Suite à l'écriture de ce roman, l'auteur a su qu'elle n'aurait jamais d'enfants. Elle
précise que la maternité «n'est pas pour [elle] et qu'[elle] a probablement pris la bonne décision» (mais on ne peut jamais être sûr).

Il faut qu'on parle de Kevin est le roman le plus abouti que j'ai lu depuis longtemps, aussi bien au niveau de l'écriture (un peu lourde au début, tellement riche par la suite), de la construction narrative, de l'évolution du drame, que des réflexions qu'il apporte. Longtemps après l'avoir lu, il est encore présent en moi, bouleversant, traumatisant, brûlant.


Née à Caroline du Nord en 1957, Lionel Shriver a fait ses études à New York. Diplômée de Columbia, elle a été professeur avant de partir parcourir le monde. Elle a notamment vécu en Israël, à Bangkok, à Nairobi et à Belfast. Après six romans qui ont connu une publication confidentielle aux États-Unis, elle entreprend l’écriture d’un récit inspiré de la tuerie de Columbine. Il faut qu’on parle de Kevin a obtenu un éclatant succès de par le monde et a remporté l’Orange Prize en 2005.
Lionel Shriver vit à Londres avec son mari, jazzman renommé.

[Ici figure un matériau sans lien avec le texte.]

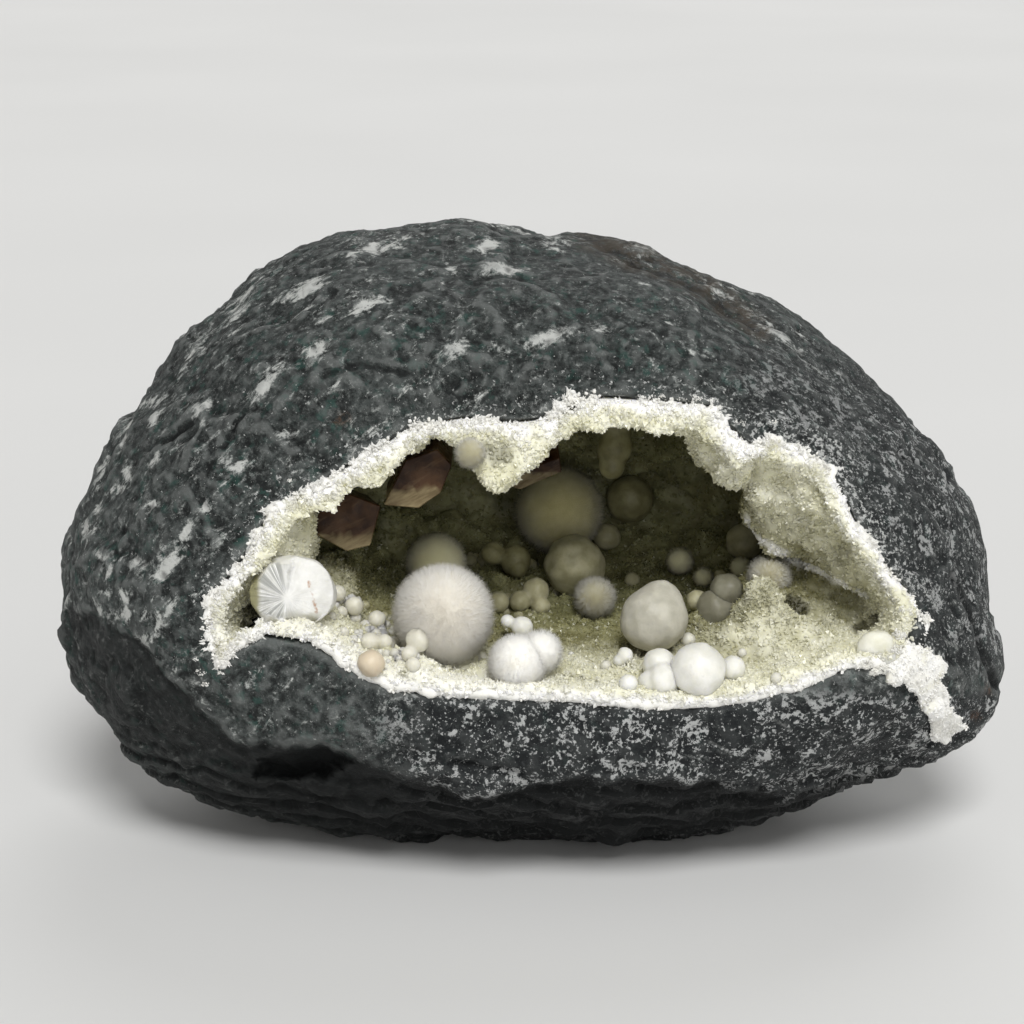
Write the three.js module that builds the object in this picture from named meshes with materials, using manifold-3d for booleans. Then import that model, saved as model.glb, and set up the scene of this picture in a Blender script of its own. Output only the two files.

Quelques articles (journaux et blogs) :
Tu seras un monstre mon fils, Le Figaro
Une mère, un fils et une tuerie, La Presse
Un avis moins enthousiaste, le journal d'une lectrice, Papillon

*Les propos de l'auteur cités ci-dessus proviennent d'une entrevue du journal Châtelaine, du numéro de mai 2007

En écrivant ceci, j'écoute cela : Amy Winehouse, Back to Black (Universal Island Records, 2006)

2 commentaires:

MalloryPark a dit...

Je crois que tu viens de me convaincre de mon prochain choix pour mon achat à Québec Loisirs. Je l'avais déjà sélectionné mais finalement j'avais opté pour Le vide de Patrick Senécal.

dasola a dit...

Bonjour, je n'ai pas encore lu le roman mais j'ai vu l'adaptation ciné qui m'avait beaucoup plu. Ce n'est pas un sujet facile, il est d'autant plus passionnant. Bonne après-midi.